SUPPLIED INFORMATION -

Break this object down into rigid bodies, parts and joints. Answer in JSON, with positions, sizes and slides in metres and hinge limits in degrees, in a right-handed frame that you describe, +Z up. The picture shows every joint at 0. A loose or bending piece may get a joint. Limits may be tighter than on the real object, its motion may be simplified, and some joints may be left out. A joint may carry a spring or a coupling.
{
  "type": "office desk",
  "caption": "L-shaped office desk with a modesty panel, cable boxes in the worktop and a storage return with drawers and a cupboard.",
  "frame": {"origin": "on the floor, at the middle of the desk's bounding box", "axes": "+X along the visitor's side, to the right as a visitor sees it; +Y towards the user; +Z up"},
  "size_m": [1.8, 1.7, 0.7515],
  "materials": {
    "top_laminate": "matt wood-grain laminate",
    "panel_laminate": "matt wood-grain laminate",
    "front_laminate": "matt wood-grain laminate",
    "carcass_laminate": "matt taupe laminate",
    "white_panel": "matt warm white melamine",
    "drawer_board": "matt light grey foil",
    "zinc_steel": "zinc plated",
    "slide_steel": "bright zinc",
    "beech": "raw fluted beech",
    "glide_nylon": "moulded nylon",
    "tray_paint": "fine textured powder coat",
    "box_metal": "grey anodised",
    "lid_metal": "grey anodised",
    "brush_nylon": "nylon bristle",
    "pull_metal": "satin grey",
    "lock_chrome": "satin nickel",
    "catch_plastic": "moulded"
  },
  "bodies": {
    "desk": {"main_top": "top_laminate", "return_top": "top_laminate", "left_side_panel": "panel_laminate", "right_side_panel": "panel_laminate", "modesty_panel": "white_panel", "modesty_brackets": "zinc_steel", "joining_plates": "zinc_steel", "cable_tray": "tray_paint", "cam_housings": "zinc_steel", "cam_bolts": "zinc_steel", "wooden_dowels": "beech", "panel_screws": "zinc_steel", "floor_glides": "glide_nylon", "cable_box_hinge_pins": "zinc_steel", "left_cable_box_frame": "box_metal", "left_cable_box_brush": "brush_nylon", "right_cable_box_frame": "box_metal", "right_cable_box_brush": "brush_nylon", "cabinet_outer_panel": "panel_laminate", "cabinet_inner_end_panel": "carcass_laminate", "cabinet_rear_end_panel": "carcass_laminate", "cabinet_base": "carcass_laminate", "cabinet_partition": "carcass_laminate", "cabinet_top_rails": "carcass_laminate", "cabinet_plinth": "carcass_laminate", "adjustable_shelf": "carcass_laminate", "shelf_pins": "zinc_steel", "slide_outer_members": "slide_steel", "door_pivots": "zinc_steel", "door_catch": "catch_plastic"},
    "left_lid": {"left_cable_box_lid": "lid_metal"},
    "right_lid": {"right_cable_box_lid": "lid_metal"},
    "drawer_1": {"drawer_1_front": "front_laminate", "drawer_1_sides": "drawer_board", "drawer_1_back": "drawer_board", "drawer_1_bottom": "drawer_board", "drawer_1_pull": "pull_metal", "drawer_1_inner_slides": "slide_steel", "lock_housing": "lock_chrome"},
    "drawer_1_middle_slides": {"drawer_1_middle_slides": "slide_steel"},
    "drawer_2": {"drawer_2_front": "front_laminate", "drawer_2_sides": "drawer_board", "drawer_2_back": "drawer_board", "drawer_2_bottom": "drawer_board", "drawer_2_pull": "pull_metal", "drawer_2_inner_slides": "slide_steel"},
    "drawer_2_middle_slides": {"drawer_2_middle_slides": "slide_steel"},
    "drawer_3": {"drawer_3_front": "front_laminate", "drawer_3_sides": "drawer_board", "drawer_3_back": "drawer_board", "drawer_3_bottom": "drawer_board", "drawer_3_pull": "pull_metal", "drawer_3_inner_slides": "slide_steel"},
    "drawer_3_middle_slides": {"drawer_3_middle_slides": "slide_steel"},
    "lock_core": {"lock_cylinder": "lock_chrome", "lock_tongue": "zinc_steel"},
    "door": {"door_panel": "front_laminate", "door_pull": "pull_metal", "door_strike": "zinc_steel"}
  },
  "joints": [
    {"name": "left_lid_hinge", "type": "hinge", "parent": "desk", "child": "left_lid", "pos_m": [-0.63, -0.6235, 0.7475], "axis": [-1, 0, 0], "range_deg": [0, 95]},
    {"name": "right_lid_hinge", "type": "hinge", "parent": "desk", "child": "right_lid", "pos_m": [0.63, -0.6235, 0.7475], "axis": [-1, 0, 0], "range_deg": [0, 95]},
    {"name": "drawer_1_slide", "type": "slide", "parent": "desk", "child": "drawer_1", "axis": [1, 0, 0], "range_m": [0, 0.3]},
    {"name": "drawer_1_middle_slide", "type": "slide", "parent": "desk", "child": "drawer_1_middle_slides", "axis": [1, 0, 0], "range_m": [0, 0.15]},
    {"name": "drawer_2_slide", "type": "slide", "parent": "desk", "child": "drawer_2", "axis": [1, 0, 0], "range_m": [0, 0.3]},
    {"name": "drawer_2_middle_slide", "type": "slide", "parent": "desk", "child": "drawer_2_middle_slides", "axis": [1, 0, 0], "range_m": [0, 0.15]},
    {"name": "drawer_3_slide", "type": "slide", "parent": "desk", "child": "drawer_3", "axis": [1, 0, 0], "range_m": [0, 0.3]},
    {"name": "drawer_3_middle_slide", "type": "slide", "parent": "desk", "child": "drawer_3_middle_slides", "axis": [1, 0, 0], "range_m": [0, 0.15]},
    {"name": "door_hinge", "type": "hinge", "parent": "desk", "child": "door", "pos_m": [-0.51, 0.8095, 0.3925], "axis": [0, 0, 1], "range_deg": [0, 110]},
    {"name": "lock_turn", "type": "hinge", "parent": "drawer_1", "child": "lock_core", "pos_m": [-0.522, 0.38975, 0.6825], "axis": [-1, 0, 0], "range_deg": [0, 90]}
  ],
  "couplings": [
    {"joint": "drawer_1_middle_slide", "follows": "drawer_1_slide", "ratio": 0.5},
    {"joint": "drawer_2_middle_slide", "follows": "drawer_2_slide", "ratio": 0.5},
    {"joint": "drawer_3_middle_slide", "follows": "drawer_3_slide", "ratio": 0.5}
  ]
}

...

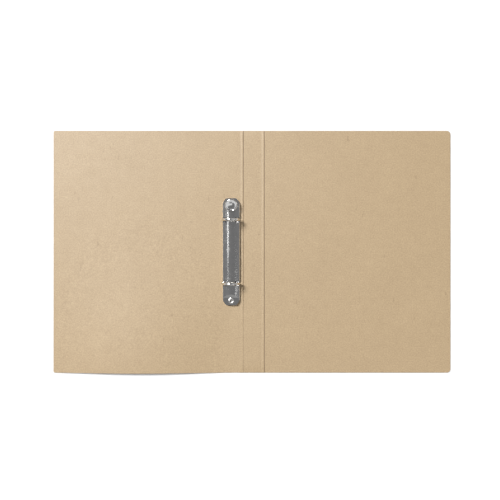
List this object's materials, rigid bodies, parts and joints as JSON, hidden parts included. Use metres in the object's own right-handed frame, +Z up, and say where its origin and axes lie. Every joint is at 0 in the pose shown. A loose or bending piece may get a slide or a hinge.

==

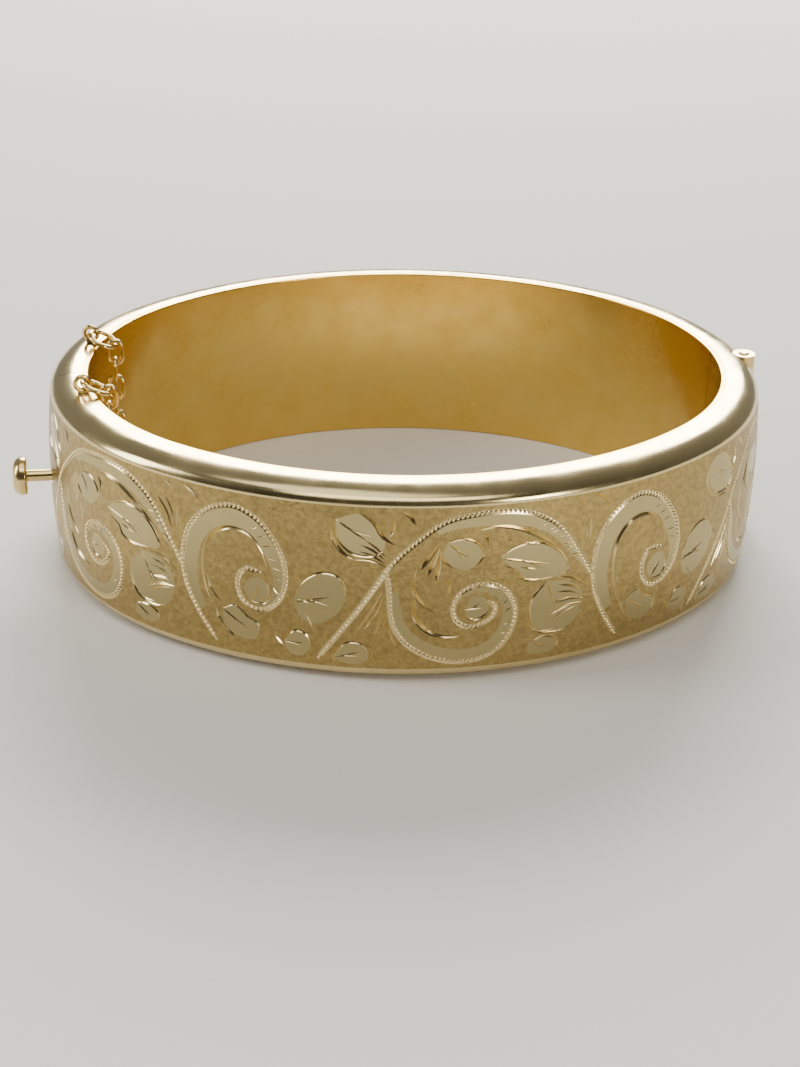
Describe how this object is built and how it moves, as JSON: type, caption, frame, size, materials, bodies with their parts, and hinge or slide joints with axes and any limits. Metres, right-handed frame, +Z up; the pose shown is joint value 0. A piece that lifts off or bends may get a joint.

GIVEN TASK -
Pull out all lines containing "with".

RESPONSE TO THE TASK -
Break this object down into rigid bodies, parts and joints. Answer in JSON, with positions, sizes and slides in metres and hinge limits in degrees, in a right-handed frame that you describe, +Z up. The picture shows every joint at 0. A loose or bending piece may get a joint. Limits may be tighter than on the real object, its motion may be simplified, and some joints may be left out. A joint may carry a spring or a coupling.
  "caption": "L-shaped office desk with a modesty panel, cable boxes in the worktop and a storage return with drawers and a cupboard.",
Describe how this object is built and how it moves, as JSON: type, caption, frame, size, materials, bodies with their parts, and hinge or slide joints with axes and any limits. Metres, right-handed frame, +Z up; the pose shown is joint value 0. A piece that lifts off or bends may get a joint.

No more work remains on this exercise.